Jakarta (ANTARA News) - Pakar psikologi politik Universitas Indonesia Prof Hamdi Muluk menilai Warga Negara Indonesia (WNI) ) yang pergi ke Timur Tengah dan bergabung dengan Negara Islam Irak dan Suriah (ISIS) ibarat orang keracunan, yakni keracunan ideologi radikalisme.
"Penawar untuk melawan racun itu adalah meyakinkan mereka bahwa NKRI yang berdasar Pancasila adalah terbaik dan bisa membawa kehidupan manusia yang baldatun thoyyibatun warobbun ghofur, yang arti harfiahnya adalah negeri yang sentosa, adil, dan makmur di bawah lindungan Tuhan Yang Maha Pengampun," kata Hamdi di Jakarta, Rabu.
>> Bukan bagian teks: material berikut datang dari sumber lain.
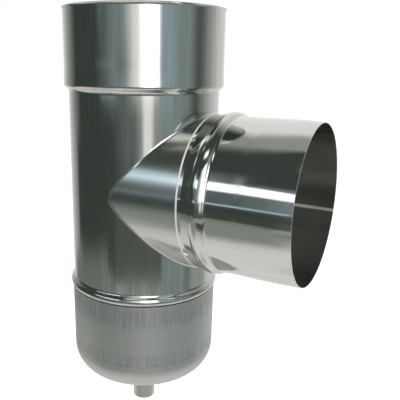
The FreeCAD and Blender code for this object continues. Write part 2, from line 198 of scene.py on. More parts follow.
def male_end(sizes, root_end, depth):
    """A male end from the root of its bead: neck, step, land and taper.

    The step is two equal arcs, hollow then round, which leave the neck and reach the land level.
    The taper is one arc that leaves the land level.
    """
    land = root_end + sizes.neck_length + sizes.step_length
    middle, half = land - sizes.step_length / 2, sizes.step_blend / 2
    rise = (sizes.land_radius - sizes.neck_radius) / 2
    bend = (half ** 2 + rise ** 2) / (2 * rise)
    taper, narrowing = land + sizes.land_length, sizes.land_radius - sizes.mouth_radius
    curve = (sizes.taper_length ** 2 + narrowing ** 2) / (2 * narrowing)
    return [
        (middle - half, sizes.neck_radius - depth, bend + depth, 1),
        (middle, sizes.neck_radius + rise - depth, bend - depth, -1),
        (middle + half, sizes.land_radius - depth),
        (taper, sizes.land_radius - depth, curve - depth, -1),
        (taper + sizes.taper_length, sizes.mouth_radius - depth),
    ]


def mirrored(points):
    """Turn a line that runs outwards along X into one that runs down along Z."""
    return [(-axial, radial, *((arc[0], -arc[1]) if arc else ()))
            for axial, radial, *arc in points]


def lower_bead_end(sizes):
    """Depth where the root of the lower bead ends."""
    angle = bead_angle(sizes.bead_radius, sizes.neck_radius, sizes.bead_crown, sizes.bead_root)
    return sizes.bead_middle + (sizes.bead_crown + sizes.bead_root) * math.sin(angle)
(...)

Menurut Guru Besar Psikologi Universitas Indonesia itu, WNI yang nekat pergi ke Suriah merasa tidak puas berada di Indonesia karena mereka berpikir di Indonesia sudah tidak ada harapan lagi, sehingga berharap bisa tinggal di negara utopis (khayalan) yang disebut negara Islam.
Kondisi itu dipicu dengan keadaan Indonesia yang masih karut marut ditambah korupsi yang masih merajalela dan ketidakadilan, serta kelakuan pejabat yang tidak benar.
"Itu membuat daya tarik Indonesia di mata mereka menjadi rendah sehingga mereka berbondong-bondong ingin ke sana. Apalagi ada jaminan masa depan yang dijanjikan ISIS," kata Hamdi.
Jika berpikir jernih, lanjut Hamdi, mereka seharusnya sadar bahwa ISIS bukan negara impian mereka karena sangat tidak islami, yang tercermin dari berbagai aksi kebengisan dan tindakan tidak berperikemanusiaan. Secara logika, ISIS sebenarnya adalah negara darurat dan tidak ada ketenteraman di sana.
Hamdi meyakini adanya indoktrinasi, bahkan pembaiatan, terhadap WNI yang pergi ke Suriah, sebelum mereka berangkat meninggalkan Tanah Air.
"Inilah yang sekarang menjadi tugas seluruh bangsa Indonesia untuk membuat benteng antisipasi terhadap gerakan-gerakan radikalisme tersebut," katanya.
Hamdi mengatakan bahwa counter radikalisasi harus terus dilakukan seluruh masyarakat bersama Badan Nasional Penanggulangan Terorisme (BNPT) dan badan-badan terkait lainnya.
"Intinya, bagaimana bisa menyaring para remaja agar tidak ikut pengajian yang berhaluan keras. Mereka harus punya rasa cinta Tanah Air yang tinggi serta pemahaman agama benar, terlebih remaja biasanya sangat mudah terkena rayuan karena pemahaman mereka masih sepotong-sepotong," katanya.
Sementara itu, anggota DPR RI dari Fraksi PKB KH Maman Imanulhaq mengatakan, cinta Tanah Air atau nasionalisme bisa menjadi senjata untuk memerangi masuknya paham radikalisme dari mana pun.
"Kita mengatakan Islam Indonesia, Kristen Indonesia, tetapi kita sepakat dengan identitas masing-masing sehingga
toleransi berjalan dengan baik dan bisa berpikir moderat dalam memahami perbedaan," katanya.
Di sisi lain, kata dia, perlu ada peningkatan kesejahteraan, keadilan, kepastian hukum, serta pemberantasan korupsi yang sungguh-sungguh.
"Kemiskinan dan kebodohan membuat orang mau bergabung dengan kelompok radikal," katanya.